------ Dataset entries

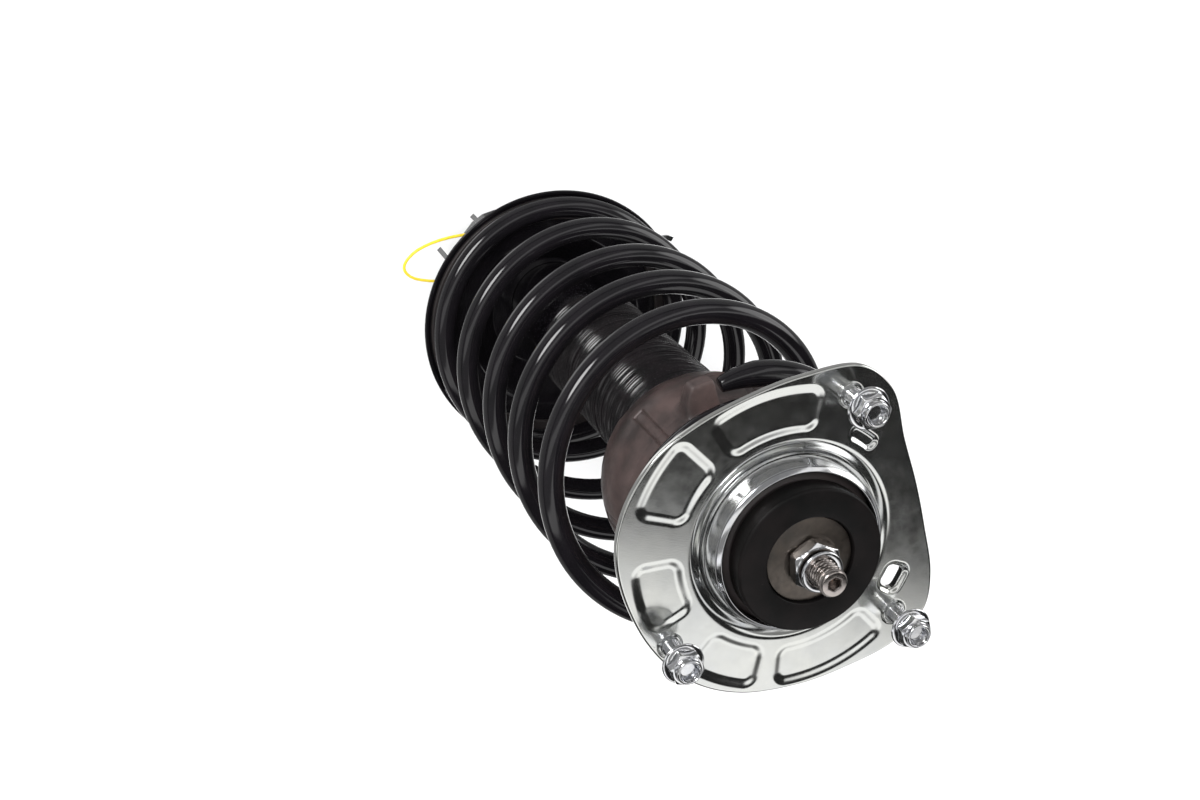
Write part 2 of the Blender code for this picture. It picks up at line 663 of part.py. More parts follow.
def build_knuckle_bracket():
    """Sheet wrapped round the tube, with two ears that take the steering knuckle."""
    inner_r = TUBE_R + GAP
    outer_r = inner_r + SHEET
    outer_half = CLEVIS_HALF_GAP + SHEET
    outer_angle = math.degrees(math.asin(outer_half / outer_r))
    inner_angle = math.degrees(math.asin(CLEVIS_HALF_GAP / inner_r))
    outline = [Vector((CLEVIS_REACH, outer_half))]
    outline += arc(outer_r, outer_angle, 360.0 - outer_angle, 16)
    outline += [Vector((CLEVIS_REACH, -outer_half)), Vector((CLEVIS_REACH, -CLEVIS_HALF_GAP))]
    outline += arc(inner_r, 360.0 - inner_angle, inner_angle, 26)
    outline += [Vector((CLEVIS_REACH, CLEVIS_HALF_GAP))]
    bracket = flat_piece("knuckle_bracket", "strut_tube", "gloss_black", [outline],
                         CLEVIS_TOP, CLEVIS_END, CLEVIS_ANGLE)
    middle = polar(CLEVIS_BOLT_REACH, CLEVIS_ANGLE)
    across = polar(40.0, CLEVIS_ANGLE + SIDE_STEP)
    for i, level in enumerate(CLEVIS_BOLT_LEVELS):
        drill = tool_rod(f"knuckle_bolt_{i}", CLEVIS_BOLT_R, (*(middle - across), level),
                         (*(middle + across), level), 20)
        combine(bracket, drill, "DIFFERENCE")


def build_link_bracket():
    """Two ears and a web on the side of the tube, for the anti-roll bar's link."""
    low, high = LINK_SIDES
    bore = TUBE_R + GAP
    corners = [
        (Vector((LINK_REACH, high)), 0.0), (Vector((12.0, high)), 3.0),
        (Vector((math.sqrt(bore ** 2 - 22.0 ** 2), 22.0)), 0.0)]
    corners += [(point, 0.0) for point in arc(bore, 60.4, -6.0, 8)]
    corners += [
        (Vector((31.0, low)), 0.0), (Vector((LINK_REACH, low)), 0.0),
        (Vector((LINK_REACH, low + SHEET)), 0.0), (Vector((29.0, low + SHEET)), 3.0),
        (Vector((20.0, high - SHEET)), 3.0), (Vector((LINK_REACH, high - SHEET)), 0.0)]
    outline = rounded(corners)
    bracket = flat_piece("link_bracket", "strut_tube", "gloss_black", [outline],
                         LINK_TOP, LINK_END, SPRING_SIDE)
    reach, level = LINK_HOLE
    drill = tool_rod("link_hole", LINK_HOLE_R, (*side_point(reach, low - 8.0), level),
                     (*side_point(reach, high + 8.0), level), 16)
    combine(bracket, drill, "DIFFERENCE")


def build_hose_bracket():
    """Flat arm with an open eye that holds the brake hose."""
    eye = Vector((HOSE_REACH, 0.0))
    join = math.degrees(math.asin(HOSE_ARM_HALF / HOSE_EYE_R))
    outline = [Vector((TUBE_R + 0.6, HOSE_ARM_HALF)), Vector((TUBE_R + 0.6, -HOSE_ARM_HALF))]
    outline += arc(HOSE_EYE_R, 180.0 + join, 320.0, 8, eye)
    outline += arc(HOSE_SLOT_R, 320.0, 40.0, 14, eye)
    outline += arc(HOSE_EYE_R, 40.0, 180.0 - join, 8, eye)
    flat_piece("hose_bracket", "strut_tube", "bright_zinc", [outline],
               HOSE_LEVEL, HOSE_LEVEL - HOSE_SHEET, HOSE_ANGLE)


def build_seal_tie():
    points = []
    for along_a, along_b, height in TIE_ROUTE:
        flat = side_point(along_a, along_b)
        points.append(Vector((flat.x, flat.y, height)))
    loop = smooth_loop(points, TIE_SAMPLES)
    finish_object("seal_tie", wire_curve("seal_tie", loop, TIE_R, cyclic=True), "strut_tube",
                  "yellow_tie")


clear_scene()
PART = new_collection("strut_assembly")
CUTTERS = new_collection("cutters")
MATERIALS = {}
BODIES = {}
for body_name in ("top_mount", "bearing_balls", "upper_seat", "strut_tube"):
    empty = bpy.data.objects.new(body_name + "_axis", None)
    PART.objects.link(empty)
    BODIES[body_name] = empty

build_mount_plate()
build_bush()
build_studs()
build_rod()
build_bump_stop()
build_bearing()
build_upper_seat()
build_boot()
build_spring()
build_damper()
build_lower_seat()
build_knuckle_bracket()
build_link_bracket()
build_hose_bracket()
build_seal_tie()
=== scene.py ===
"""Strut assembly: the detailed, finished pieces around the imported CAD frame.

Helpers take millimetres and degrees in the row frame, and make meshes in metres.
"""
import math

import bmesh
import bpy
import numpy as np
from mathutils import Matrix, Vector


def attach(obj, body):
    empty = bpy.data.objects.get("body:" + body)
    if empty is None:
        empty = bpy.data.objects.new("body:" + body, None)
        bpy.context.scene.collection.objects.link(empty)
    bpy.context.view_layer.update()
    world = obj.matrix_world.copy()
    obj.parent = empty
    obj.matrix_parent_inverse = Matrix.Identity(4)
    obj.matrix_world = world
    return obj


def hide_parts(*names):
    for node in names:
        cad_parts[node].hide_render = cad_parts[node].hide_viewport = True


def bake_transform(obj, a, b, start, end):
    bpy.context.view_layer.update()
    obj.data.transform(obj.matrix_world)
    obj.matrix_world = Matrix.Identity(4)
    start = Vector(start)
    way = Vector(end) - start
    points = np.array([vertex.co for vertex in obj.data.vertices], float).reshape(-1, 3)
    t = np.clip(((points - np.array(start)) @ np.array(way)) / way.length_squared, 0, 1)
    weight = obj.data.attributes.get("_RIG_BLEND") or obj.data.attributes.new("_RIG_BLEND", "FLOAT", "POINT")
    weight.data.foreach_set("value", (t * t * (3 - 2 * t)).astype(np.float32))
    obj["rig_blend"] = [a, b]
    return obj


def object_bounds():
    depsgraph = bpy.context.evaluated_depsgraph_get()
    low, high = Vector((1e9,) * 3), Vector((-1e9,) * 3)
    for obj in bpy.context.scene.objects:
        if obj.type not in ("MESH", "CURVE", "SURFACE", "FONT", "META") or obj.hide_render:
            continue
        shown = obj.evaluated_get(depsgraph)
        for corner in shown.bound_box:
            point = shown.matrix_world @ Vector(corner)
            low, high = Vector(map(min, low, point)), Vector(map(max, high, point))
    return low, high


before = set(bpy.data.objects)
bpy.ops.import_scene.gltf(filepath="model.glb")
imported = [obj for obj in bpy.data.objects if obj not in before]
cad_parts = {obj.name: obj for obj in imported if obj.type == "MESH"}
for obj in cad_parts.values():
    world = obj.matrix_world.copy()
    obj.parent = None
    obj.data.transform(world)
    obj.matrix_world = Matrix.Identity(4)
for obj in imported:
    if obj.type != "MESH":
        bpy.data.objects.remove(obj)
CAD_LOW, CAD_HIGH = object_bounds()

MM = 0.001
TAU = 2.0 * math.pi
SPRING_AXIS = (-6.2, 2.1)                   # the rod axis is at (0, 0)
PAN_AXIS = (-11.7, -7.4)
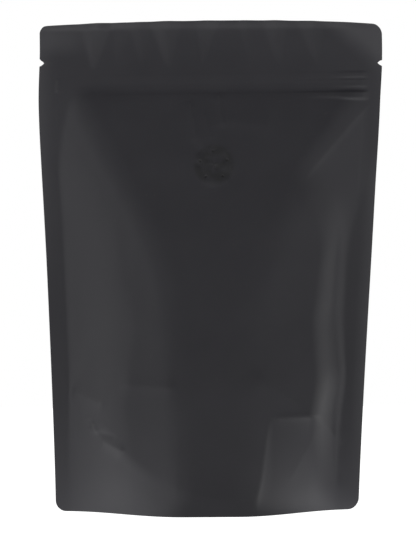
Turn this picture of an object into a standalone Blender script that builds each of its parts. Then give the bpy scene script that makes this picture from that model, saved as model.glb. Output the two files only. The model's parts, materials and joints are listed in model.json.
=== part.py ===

------------

• [Directions for this task]:
Among the entries above, find the line with "build_mount_plate()" and the line with "points = np.array([vertex.co"; give again exactly these two lines and all lines between them.

• [Solution]:
build_mount_plate()
build_bush()
build_studs()
build_rod()
build_bump_stop()
build_bearing()
build_upper_seat()
build_boot()
build_spring()
build_damper()
build_lower_seat()
build_knuckle_bracket()
build_link_bracket()
build_hose_bracket()
build_seal_tie()
=== scene.py ===
"""Strut assembly: the detailed, finished pieces around the imported CAD frame.

Helpers take millimetres and degrees in the row frame, and make meshes in metres.
"""
import math

import bmesh
import bpy
import numpy as np
from mathutils import Matrix, Vector


def attach(obj, body):
    empty = bpy.data.objects.get("body:" + body)
    if empty is None:
        empty = bpy.data.objects.new("body:" + body, None)
        bpy.context.scene.collection.objects.link(empty)
    bpy.context.view_layer.update()
    world = obj.matrix_world.copy()
    obj.parent = empty
    obj.matrix_parent_inverse = Matrix.Identity(4)
    obj.matrix_world = world
    return obj


def hide_parts(*names):
    for node in names:
        cad_parts[node].hide_render = cad_parts[node].hide_viewport = True


def bake_transform(obj, a, b, start, end):
    bpy.context.view_layer.update()
    obj.data.transform(obj.matrix_world)
    obj.matrix_world = Matrix.Identity(4)
    start = Vector(start)
    way = Vector(end) - start
    points = np.array([vertex.co for vertex in obj.data.vertices], float).reshape(-1, 3)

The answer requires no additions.